Pinangki selanjutnya menjalani pemeriksaan di Kejagung.
"Dilakukan pemeriksaan tersangka kemudian dilakukan penahanan di Rutan Salemba cabang Kejagung," kata Hari.
Setelahnya penahanan dipindahkan ke Rutan Khusus Wanita di Pondok Bambu, Jakarta Timur.
Atas kasus dugaan gratifikasi itu, jaksa Pinangki yang tercatat memiliki harta Rp 6,8 miliar itu terancam hukuman lima tahun penjara.
"Pasal sangkaannya seperti saya sampaikan tadi (mengenai) pegawai negeri yang diduga terima hadiah atau janji sebagaimana yang dimaksud dalam Pasal 5 (ayat 1) huruf b UU Tindak Pidana Korupsi," ujar Hari.
Berikut bunyi Pasal 5 UU Pemberantasan Tindak Pidana Korupsi:
(1) Dipidana dengan pidana penjara paling singkat 1 (satu) tahun dan paling lama 5 (lima) tahun dan atau pidana denda paling sedikit Rp 50.000.000,00 (lima puluh juta rupiah) dan paling banyak Rp 250.000.000,00 (dua ratus lima puluh juta rupiah) setiap orang yang:
a. memberi atau menjanjikan sesuatu kepada pegawai negri atau penyelenggara negara dengan maksud supaya pegawai negeri atau penyelenggara negara tersebut berbuat atau tidak berbuat sesuatu dalam jabatannya, yang bertentangan dengan kewajibannya; atau
b. memberi sesuatu kepada pegawai negeri atau penyelenggara negara karena atau berhubungan dengan sesuatu yang bertentangan dengan kewajiban, dilakukan atau tidak dilakukan dalam jabatannya.

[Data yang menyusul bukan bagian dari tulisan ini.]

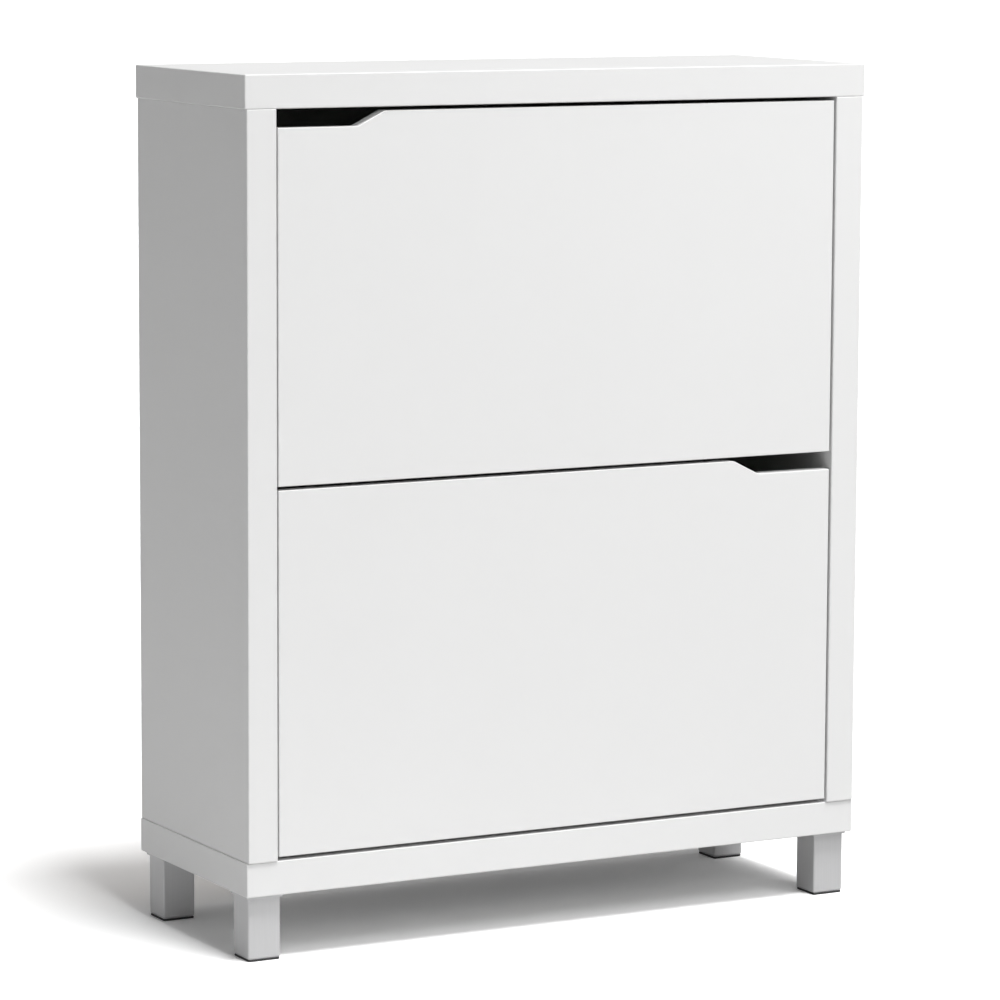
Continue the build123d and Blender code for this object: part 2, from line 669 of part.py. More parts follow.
pivot_bush = turned(
    [
        (PIN_RADIUS + HOLE_PLAY, -BUSH_FLANGE),
        (BUSH_FLANGE_RADIUS, -BUSH_FLANGE),
        (BUSH_FLANGE_RADIUS, 0),
        (BUSH_RADIUS, 0),
        (BUSH_RADIUS, BRACKET_THICK),
        (PIN_RADIUS + HOLE_PLAY, BRACKET_THICK),
    ]
)
COLLAR = BRACKET_GAP - RUNNING_PLAY
PIN_TIP = BRACKET_GAP + BRACKET_THICK + BUSH_FLANGE + PIN_PROUD
pivot_pin = turned(
    [
        (0, -PIN_TIP),
        (PIN_RADIUS - PIN_CHAMFER, -PIN_TIP),
        (PIN_RADIUS, PIN_CHAMFER - PIN_TIP),
        (PIN_RADIUS, -COLLAR),
        (PIN_COLLAR_RADIUS, -COLLAR),
        (PIN_COLLAR_RADIUS, 0),
        (PIN_RADIUS, 0),
        (PIN_RADIUS, PIN_SEAT),
        (0, PIN_SEAT),
    ]
)
HEAD_UNDER = BRACKET_GAP + BRACKET_THICK + RUNNING_PLAY
stop_peg = turned(
    [
        (0, -HEAD_UNDER - PEG_HEAD),
        (PEG_HEAD_RADIUS - PEG_CHAMFER, -HEAD_UNDER - PEG_HEAD),
        (PEG_HEAD_RADIUS, PEG_CHAMFER - HEAD_UNDER - PEG_HEAD),
        (PEG_HEAD_RADIUS, -HEAD_UNDER),
        (PEG_RADIUS, -HEAD_UNDER),
        (PEG_RADIUS, -COLLAR),
        (PEG_HEAD_RADIUS, -COLLAR),
        (PEG_HEAD_RADIUS, 0),
        (PIN_RADIUS, 0),
        (PIN_RADIUS, PIN_SEAT),
        (0, PIN_SEAT),
    ]
)

save(make_door("upper", SIDES["left"]), "upper_door")
save(make_door("lower", SIDES["right"]), "lower_door")

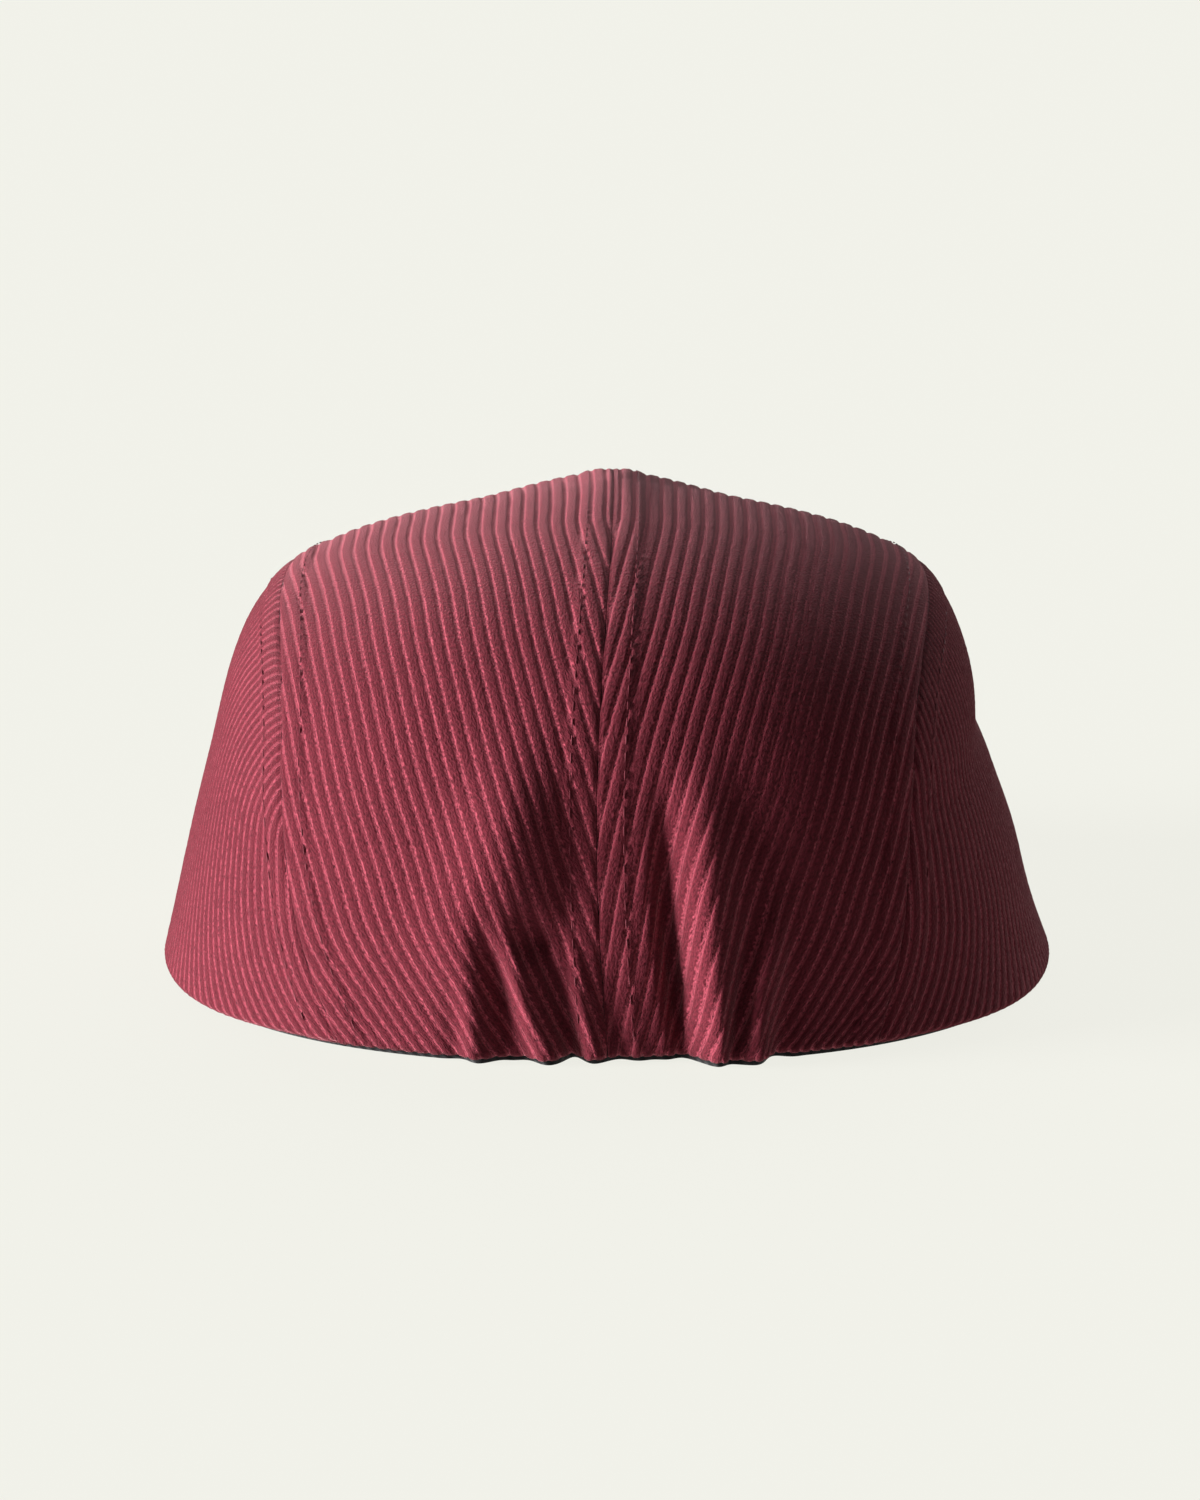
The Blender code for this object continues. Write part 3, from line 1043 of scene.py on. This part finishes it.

(2) Bagi pegawai negeri atau penyelenggara negara yang menerima pemberian atau janji sebagaimana dimaksud dalam ayat (1) huruf a atau huruf b, dipidana dengan pidana yang sama sebagaimana dimaksud dalam ayat (1).
Mengenai besaran duit suap yang diduga diterima jaksa Pinangki, tim penyidik Kejagung masih menelusurinya.
"Jumlahnya masih dalam proses penyidikan, apa yang didapat dari hasil pemeriksaan atau LHP yang dilakukan pengawasan masih dilakukan cross check atau penyidikan berapa sebenarnya jumlah yang diterima," ujar Hari.
Namun dari informasi yang diterima Hari sebelumnya, disebutkan dugaan penerimaan suap sekitar USD 500 ribu atau sekitar Rp 7 miliar. Hari menyebutkan angka itu masih berupa dugaan.
"Sementara kemarin yang beredar di media maupun hasil pemeriksaan pengawasan itu kan diduga sekitar USD 500 ribu, kalau dirupiahkan kira-kira Rp 7 miliar. Silahkan dihitung karena fluktuasi nilai dolar kita tidak bisa pastikan tetapi dugaannya sekitar 500 ribu US Dolar," ujar Hari.